Pat McQuaid has said that a verdict in the Alberto Contador case will not be reached before the end of the year. The UCI president also moved to defend his organisation’s secretive handling of the affair in the weeks before Contador publicly revealed that he had returned an adverse analytical finding for Clenbuterol during the Tour de France.
“The UCI has been criticised because it hasn’t communicated on this matter, but it’s not a classic case of doping,” McQuaid told L’Équipe. “At the end of August, along with WADA, we gave Contador the chance to explain himself. Twenty-four hours later, he told us this story of the contaminated meat. We asked some experts to conduct a study to see if his version is credible. There won’t be a decision before the end of the year.”
McQuaid also claimed that while his personal preference was for life bans for doping offences, such measures would be legally difficult to introduce. The UCI will instead seek the introduction of four-year suspensions for EPO positives.
“I’m in favour of increasing the length of the suspension,” he said. “There should be a four-year ban for those who take EPO. We’re going to propose that soon to the national federations and they will need to be on the same page as us because if we had to keep asking for CAS arbitration, it wouldn’t go ahead.”

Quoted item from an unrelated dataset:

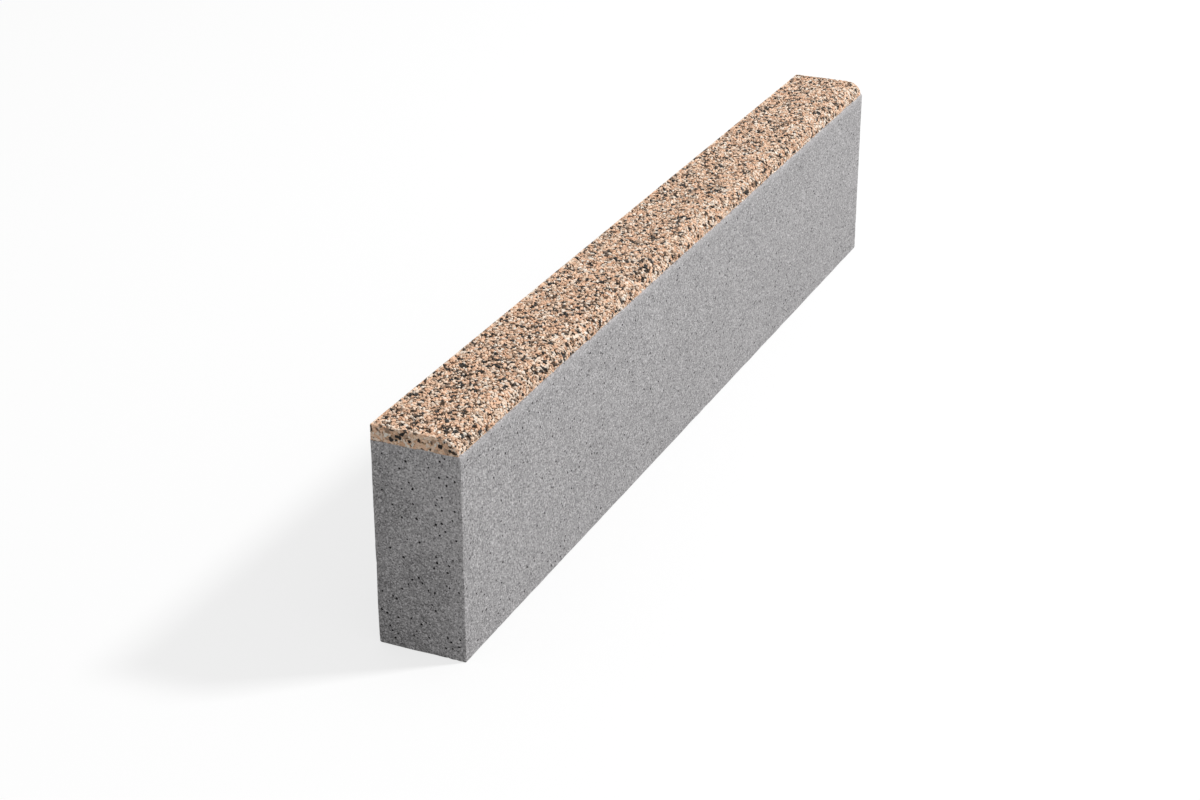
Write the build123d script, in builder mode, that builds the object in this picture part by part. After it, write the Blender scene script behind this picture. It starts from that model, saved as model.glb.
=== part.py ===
from build123d import *
import os

# Pavement kerb stone: a grey concrete body under a facing of washed granite chippings.
# All sizes are in millimetres. The stone lies along X and stands on its bed face at z = 0.
# Its front, with the rounded top edge, looks towards -Y, and its plain back towards +Y.

# Overall size of the stone
length = 1000.0
width = 80.0
height = 200.0

# Depth of the coloured facing, measured down from the top
facing_depth = 14.0

# How far the washed facing stands back from the front of the body, which leaves a narrow ledge
facing_setback = 1.2

# Rounding of the top front edge, which is made in the facing
edge_radius = 16.0

# Slight rounding that the mould leaves along the other edges
arris_radius = 1.5

# The facing lies on the body at this level
joint_level = height - facing_depth


# Concrete body: a plain bar with eased edges, square where the facing lies on it
with BuildPart() as concrete_body:
    with BuildSketch(Plane.YZ) as body_section:
        Rectangle(width, joint_level, align=(Align.CENTER, Align.MIN))
    extrude(amount=length / 2, both=True)
    bed_edges, upright_edges = concrete_body.edges().group_by(Axis.Z)[:2]
    fillet(bed_edges + upright_edges, radius=arris_radius)


# Granite facing: the top slice of a section whose front top corner is rounded
with BuildPart() as granite_facing:
    with BuildSketch(Plane.YZ) as facing_section:
        with Locations((width / 2, 0)):
            Rectangle(width - facing_setback, height, align=(Align.MAX, Align.MIN))
        front_top_corner = facing_section.vertices().group_by(Axis.Y)[-1].sort_by(Axis.X)[0]
        fillet(front_top_corner, radius=edge_radius)
        with Locations((0, joint_level)):
            Rectangle(2 * width, facing_depth, align=(Align.CENTER, Align.MIN), mode=Mode.INTERSECT)
    extrude(amount=length / 2, both=True)

    # Ease the back top edge and both ends, except along the joint with the body
    long_edges = granite_facing.edges().filter_by(Axis.X)
    back_top_edge = long_edges.group_by(Axis.Y)[-1].sort_by(Axis.Z)[-1]
    end_edges = granite_facing.edges().filter_by(Axis.X, reverse=True)
    raised_end_edges = [edge for level in end_edges.group_by(Axis.Z)[1:] for edge in level]
    fillet([back_top_edge] + raised_end_edges, radius=arris_radius)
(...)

However, McQuaid favours more lenient penalties for certain other substances and thus appeared to open the door to a potentially reduced sentence for Contador, should he ultimately be sanctioned in the Clenbuterol affair.
“Light and heavy products should be differentiated,” McQuaid explained. “EPO is serious, that should be a four-year ban. Ventoline, for example, that could be six or nine months.”
McQuaid also told L’Équipe that he is happy to welcome back suspended riders who make a visible effort to atone for their transgressions but admitted that not all returning riders have done so. McQuaid expressed his admiration for Ivan Basso’s comeback from suspension for his involvement in Operacion Puerto (“I was very, very happy for him’”) but was less impressed by Vacansoleil’s recruitment of Riccardo Riccò, who returned from a suspension for CERA use in March 2010.
“I’ll just say that the management of that team have been naïve,” McQuaid said. “If were a director sportif, [Riccardo] Riccò would never come to my team.”
Vacansoleil also signed Ezequiel Mosquera, who returned an adverse analytical finding for Hydroxyethyl starch during the Vuelta a España. The UCI recently awarded the team a ProTeam licence for 2011.
In another doping-related matter, McQuaid commented on the most recent doping investigation in Spain. "In Spain, they say there aren't problems. It's not a big surprise for me to have seen Dr. Fuentes' name appear in recent days in a case concerning athletics."
Reducing the Giro and the Vuelta?
The UCI has been criticised in some quarters for the emphasis it places on spreading cycling beyond its traditional European boundaries but McQuaid explained that globalising the sport is a necessity and is dictated in part by the wishes of the International Olympic Committee (IOC).
“Cycling’s history was forged in Europe,” McQuaid said. “But it’s equally our duty to look at the world market. It’s not so much looking to make money as remembering that the Olympic Games are essential to our development in the world.
“The IOC carries out detailed studies on every sport. It introduces new disciplines into the Games and states that cycling is not universal. It puts pressure on us so that it will be, and it’s vital to stay part of the Olympic programme.”
McQuaid outlined that the financial aspect of cycling’s globalisation is also an important concern.
“In order to offer a global market to our sponsors, we need races everywhere,” he explained. “It’s true that the Tour of California clashes with the Giro, and I understand that the Grand Tours would like to have full visibility but that’s not always possible.”
McQuaid went on to admit that the Giro d’Italia and Vuelta a España could ultimately be reduced if cycling’s worldwide expansion continues
“I think we could reduce the length of the Giro and the Vuelta by a few days,” he said. “The Tour will always last three weeks. We can’t touch the Tour. It’s the biggest race in the world, it’s our shop window."